┌─ DATA LINES

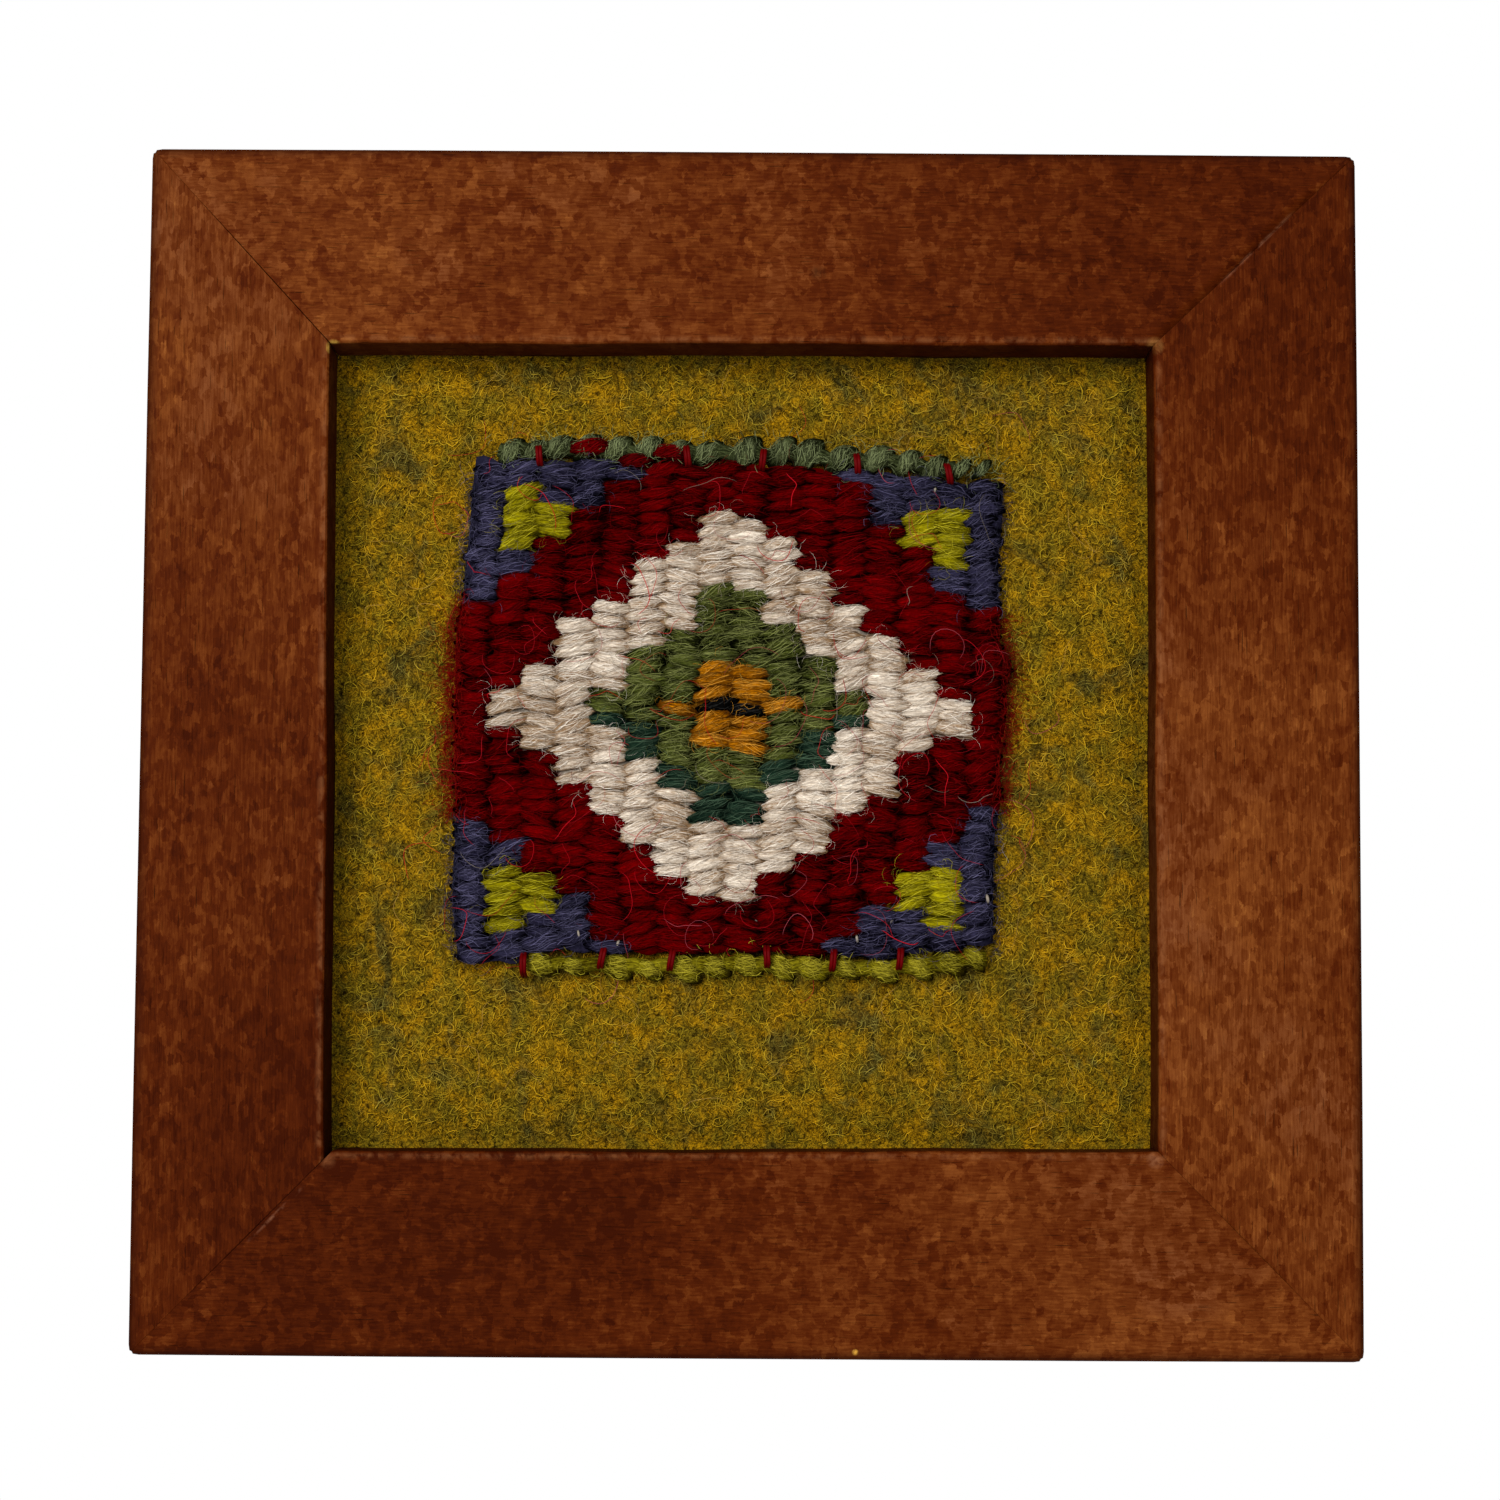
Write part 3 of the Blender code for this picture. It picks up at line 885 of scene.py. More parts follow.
def stained_wood(name, streak_size, flake_size, crack_size):
    """Red-brown stained hardwood: streaks, flakes, clouds in the stain, cracks, a pale dusting that
    is partly painted sheen, a worn inner edge with a painted highlight, and painted shade on the rim
    and inner walls.
    """
    paint = Paint(name, roughness=0.6, specular=0.015)
    place = paint.place()
    streaks = paint.grain(place, streak_size, detail=4.0, rough=0.6)
    figure = paint.grain(place, (1.6 * MM, 2 * MM, 2.2 * MM), detail=4.0, rough=0.6, distortion=0.8)
    small = paint.flakes(place, flake_size)
    large = paint.flakes(place, tuple(side * 2.2 for side in flake_size))
    cloud = paint.grain(place, (22 * MM,) * 3, detail=2.0)
    # Patches of pale dusting and painted sheen
    dust_and_sheen = paint.grain(place, (19 * MM,) * 3, detail=3.0)
    share = 0.49 + (streaks - 0.5) * 0.7 + (figure - 0.5) * 0.4 + (cloud - 0.5) * 0.4
    share = share + (small - 0.5) * 0.34 + (large - 0.5) * 0.22
    share, dust_and_sheen = soak_stains(paint, share, dust_and_sheen)
    colour = paint.ramp(share, *STAIN_TONES)
    # The pale dusting and painted sheen, on the lighter wood
    dust_and_sheen_share = dust_and_sheen.above(0.45, 0.3) * share.above(0.42, 0.25) * (large + 0.3) * 0.4
    colour = paint.blend(dust_and_sheen_share, colour, WOOD_DUST_AND_SHEEN)
    cracks = paint.grain(place, crack_size, detail=2.0, rough=0.4).above(0.67, 0.05)
    colour = paint.blend(cracks * 0.7, colour, WOOD_CRACK)
    # The worn inner edge, paler: partly worn wood and partly a painted highlight
    wear = paint.attribute("wear") * figure.above(0.42, 0.2)
    colour = paint.blend(wear * 0.4, colour, WOOD_WORN_AND_HIGHLIT)
    colour = wood_marks(paint, colour, figure)
    # Painted shade on the outer rim and the inner walls
    colour = paint.blend(paint.attribute("pooled") * 0.7, colour, WOOD_PAINTED_SHADE)
    paint.set("Base Color", colour)
    paint.set("Roughness", 0.5 + figure * 0.2)
    paint.bump(streaks * 0.6 - cracks, 0.1 * MM, 0.5)
    return paint


def sewing_thread():
    """Glossy red thread with fine twisted strands."""
    paint = Paint("red_thread", roughness=0.5, specular=0.03)
    strands = paint.grain(paint.fibre_place(), (1.2, 0.12, 1.0), detail=2.0, turn=(0.0, 0.0, 0.6))
    paint.set("Base Color", paint.blend(strands, "#200000", "#6e0206"))
    paint.bump(strands, 0.06 * MM)
    return paint


def warp_cotton():
    paint = Paint("warp_cotton", roughness=0.9, specular=0.1)
    strands = paint.grain(paint.fibre_place(), (1.2, 0.2, 1.0), detail=2.0, turn=(0.0, 0.0, 0.5))
    paint.set("Base Color", paint.blend(strands, "#5a5048", "#a59a8c"))
    paint.bump(strands, 0.08 * MM)
    return paint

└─

▸ REQUIREMENT
Extract the complete listing above, reproducing each line exactly.

▸ FULL OUTPUT
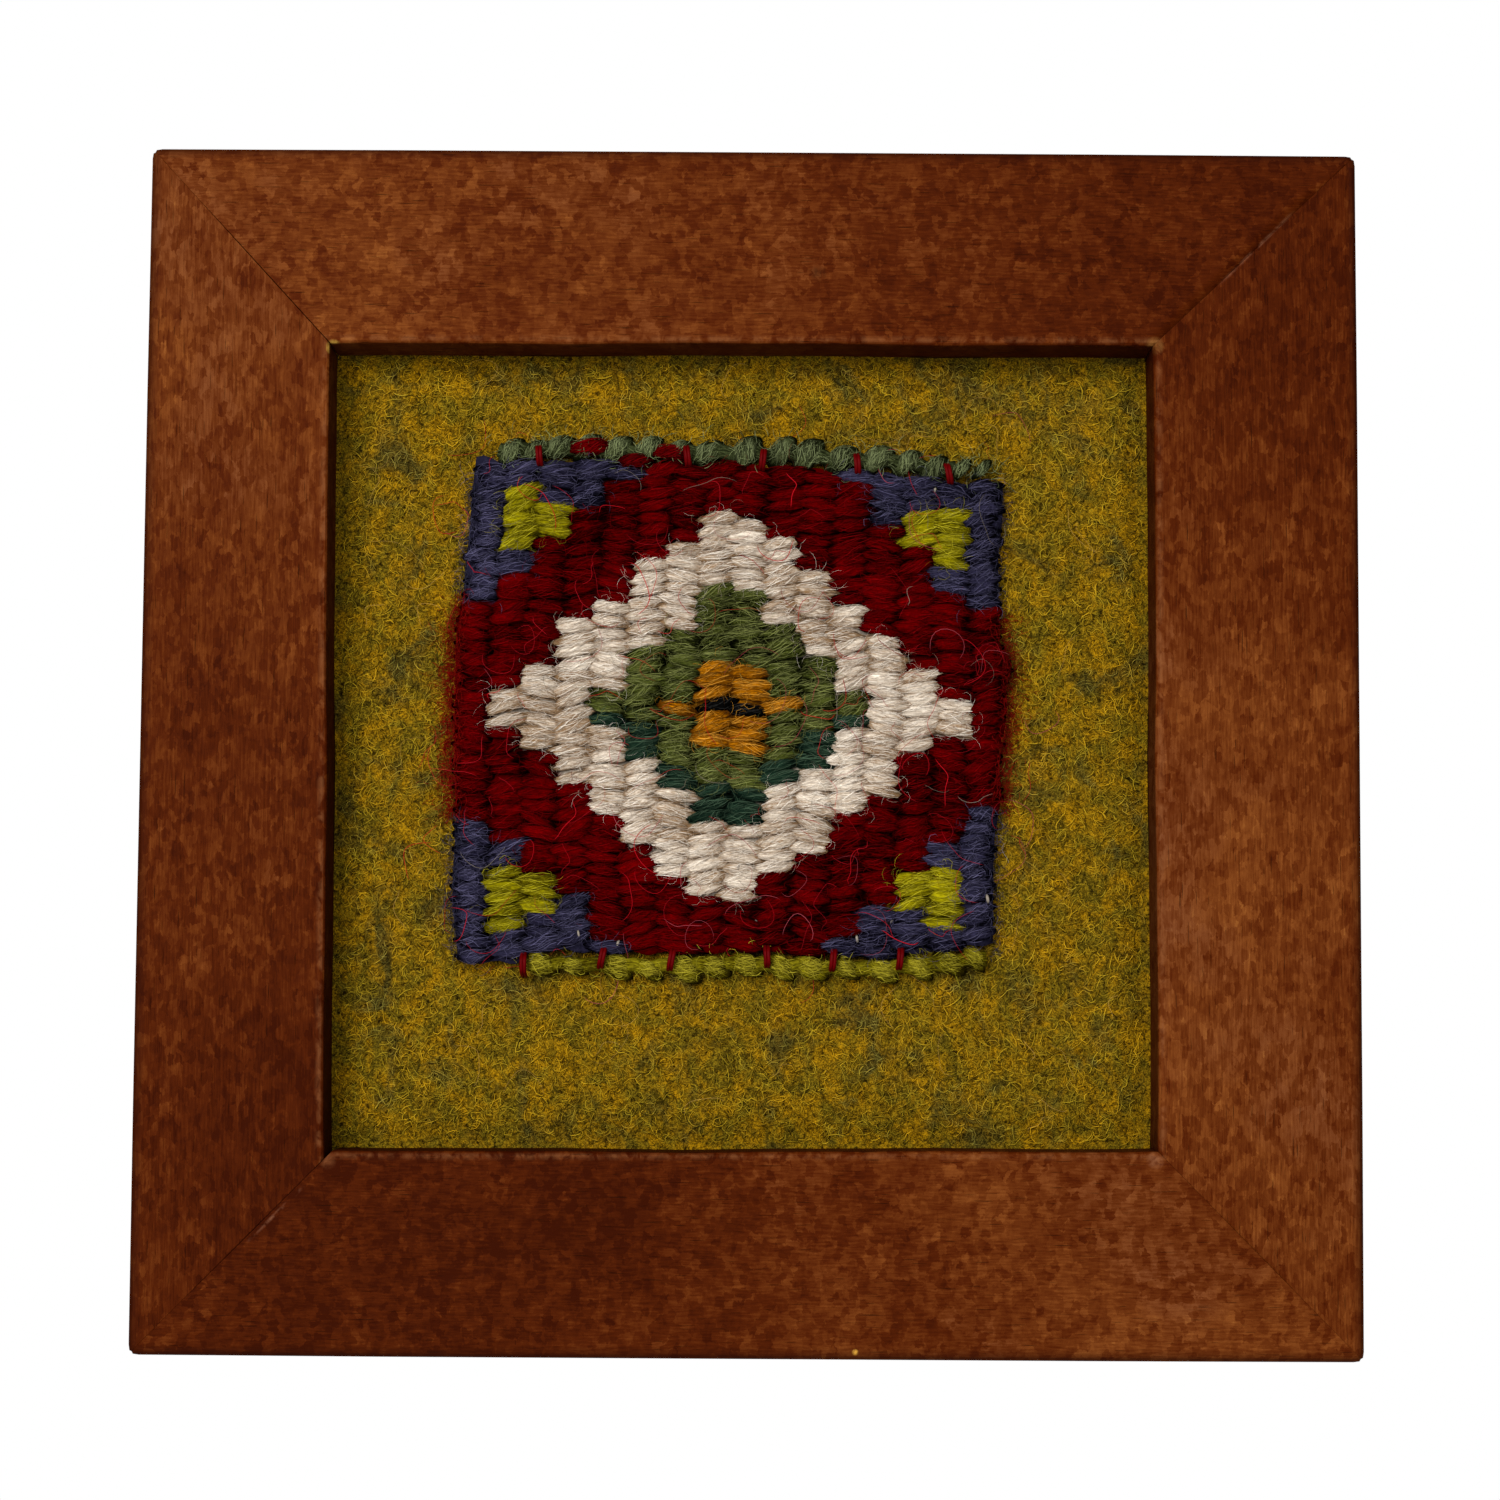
Write part 3 of the Blender code for this picture. It picks up at line 885 of scene.py. More parts follow.
def stained_wood(name, streak_size, flake_size, crack_size):
    """Red-brown stained hardwood: streaks, flakes, clouds in the stain, cracks, a pale dusting that
    is partly painted sheen, a worn inner edge with a painted highlight, and painted shade on the rim
    and inner walls.
    """
    paint = Paint(name, roughness=0.6, specular=0.015)
    place = paint.place()
    streaks = paint.grain(place, streak_size, detail=4.0, rough=0.6)
    figure = paint.grain(place, (1.6 * MM, 2 * MM, 2.2 * MM), detail=4.0, rough=0.6, distortion=0.8)
    small = paint.flakes(place, flake_size)
    large = paint.flakes(place, tuple(side * 2.2 for side in flake_size))
    cloud = paint.grain(place, (22 * MM,) * 3, detail=2.0)
    # Patches of pale dusting and painted sheen
    dust_and_sheen = paint.grain(place, (19 * MM,) * 3, detail=3.0)
    share = 0.49 + (streaks - 0.5) * 0.7 + (figure - 0.5) * 0.4 + (cloud - 0.5) * 0.4
    share = share + (small - 0.5) * 0.34 + (large - 0.5) * 0.22
    share, dust_and_sheen = soak_stains(paint, share, dust_and_sheen)
    colour = paint.ramp(share, *STAIN_TONES)
    # The pale dusting and painted sheen, on the lighter wood
    dust_and_sheen_share = dust_and_sheen.above(0.45, 0.3) * share.above(0.42, 0.25) * (large + 0.3) * 0.4
    colour = paint.blend(dust_and_sheen_share, colour, WOOD_DUST_AND_SHEEN)
    cracks = paint.grain(place, crack_size, detail=2.0, rough=0.4).above(0.67, 0.05)
    colour = paint.blend(cracks * 0.7, colour, WOOD_CRACK)
    # The worn inner edge, paler: partly worn wood and partly a painted highlight
    wear = paint.attribute("wear") * figure.above(0.42, 0.2)
    colour = paint.blend(wear * 0.4, colour, WOOD_WORN_AND_HIGHLIT)
    colour = wood_marks(paint, colour, figure)
    # Painted shade on the outer rim and the inner walls
    colour = paint.blend(paint.attribute("pooled") * 0.7, colour, WOOD_PAINTED_SHADE)
    paint.set("Base Color", colour)
    paint.set("Roughness", 0.5 + figure * 0.2)
    paint.bump(streaks * 0.6 - cracks, 0.1 * MM, 0.5)
    return paint


def sewing_thread():
    """Glossy red thread with fine twisted strands."""
    paint = Paint("red_thread", roughness=0.5, specular=0.03)
    strands = paint.grain(paint.fibre_place(), (1.2, 0.12, 1.0), detail=2.0, turn=(0.0, 0.0, 0.6))
    paint.set("Base Color", paint.blend(strands, "#200000", "#6e0206"))
    paint.bump(strands, 0.06 * MM)
    return paint


def warp_cotton():
    paint = Paint("warp_cotton", roughness=0.9, specular=0.1)
    strands = paint.grain(paint.fibre_place(), (1.2, 0.2, 1.0), detail=2.0, turn=(0.0, 0.0, 0.5))
    paint.set("Base Color", paint.blend(strands, "#5a5048", "#a59a8c"))
    paint.bump(strands, 0.08 * MM)
    return paint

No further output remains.